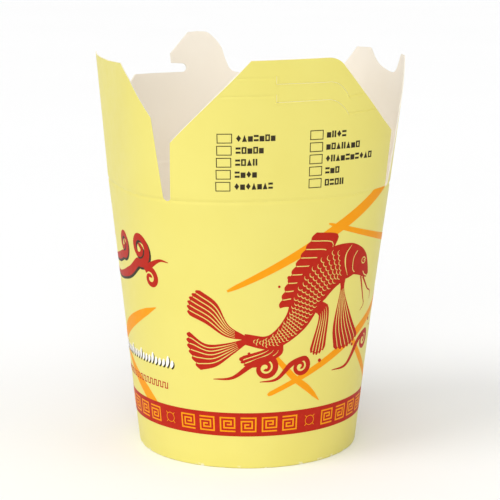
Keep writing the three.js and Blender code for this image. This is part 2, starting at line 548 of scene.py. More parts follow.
@dataclass
class Drawing:
    """Inked outlines in the order they are laid down."""

    layers: list[tuple[Ink, Loop]] = field(default_factory=list)

    def lay(self, ink: Ink, *loops: Sequence[Point]) -> "Drawing":
        """Adds outlines on top of those already there, and gives the drawing back."""
        self.layers.extend((ink, anticlockwise(np.asarray(loop, float))) for loop in loops)
        return self

    def placed(self, move: Callable[[Loop], Loop]) -> "Drawing":
        """The drawing with every outline moved."""
        return Drawing([(ink, anticlockwise(move(loop))) for ink, loop in self.layers])

    def add(self, *others: "Drawing") -> "Drawing":
        """Lays other drawings on top, and gives the drawing back."""
        self.layers.extend(layer for other in others for layer in other.layers)
        return self


# ---- cutting sheets -----------------------------------------------------------------------------


@dataclass(frozen=True)
class Cut:
    """A flat sheet split into triangles, each with the topmost outline that it lies in."""

    points: np.ndarray
    triangles: np.ndarray
    top: np.ndarray


def inside(loop: Loop, points: np.ndarray) -> np.ndarray:
    """Which points an outline winds round.

    Args:
        loop: The outline, which may cross itself.
        points: The points to test.

    Returns:
        True for each point inside.
    """
    found = np.zeros(len(points), bool)
    near = np.all((points > loop.min(0)) & (points < loop.max(0)), axis=1)
    x, y = points[near].T
    turns = np.zeros(len(x), int)
    for (x0, y0), (x1, y1) in zip(loop, np.roll(loop, -1, axis=0)):
        left = (x1 - x0) * (y - y0) - (x - x0) * (y1 - y0)
        turns += (y0 <= y) & (y1 > y) & (left > 0)
        turns -= (y0 > y) & (y1 <= y) & (left < 0)
    found[near] = turns != 0
    return found


def cut_sheet(loops: Sequence[Loop], lines: Sequence[np.ndarray] = ()) -> Cut:
    """Splits the area of some outlines along the mesh's columns and rows.

    Args:
        loops: Outlines in sheet coordinates, each on top of those before it.
        lines: Further lines that the triangles follow.

    Returns:
        The triangles that lie in at least one outline.
    """
    everything = np.vstack(list(loops))
    (left, low), (right, high) = everything.min(0) - MARGIN, everything.max(0) + MARGIN
    grid = [np.array([[x, low], [x, high]]) for x in FORM.columns(left, right)]
    grid += level_lines(left, right, FORM.rows(low, high))
    points: list[Point] = []
    edges: list[tuple[int, int]] = []
    for line in [*grid, *lines, *(np.vstack([loop, loop[:1]]) for loop in loops)]:
        first = len(points)
        points.extend(line)
        edges.extend((first + i, first + i + 1) for i in range(len(line) - 1))
    found = delaunay_2d_cdt([Vector(p[:2]) for p in points], edges, [], 0, WELD)
    corners, triangles = np.array(found[0], float), np.array(found[2], int)
    middles = corners[triangles].mean(axis=1)
    top = np.full(len(triangles), -1)
    for i, loop in enumerate(loops):
        top[inside(loop, middles)] = i
    kept = top >= 0
    return Cut(corners, triangles[kept], top[kept])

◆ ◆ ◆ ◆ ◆

# GIVEN TASK:
Repeat the material word for word from its opening line up to and including the line containing "layers: list[tuple[Ink, Loop]]".

# TASK SOLUTION:
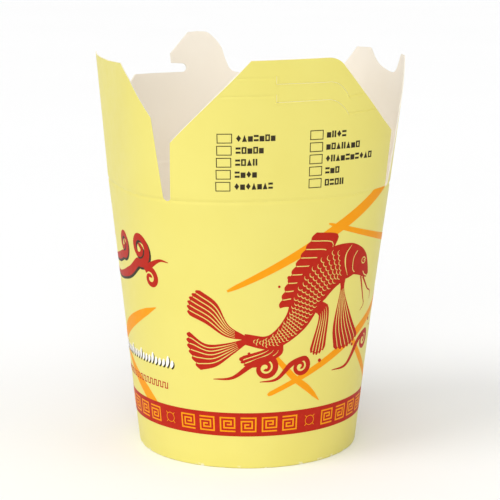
Keep writing the three.js and Blender code for this image. This is part 2, starting at line 548 of scene.py. More parts follow.
@dataclass
class Drawing:
    """Inked outlines in the order they are laid down."""

    layers: list[tuple[Ink, Loop]] = field(default_factory=list)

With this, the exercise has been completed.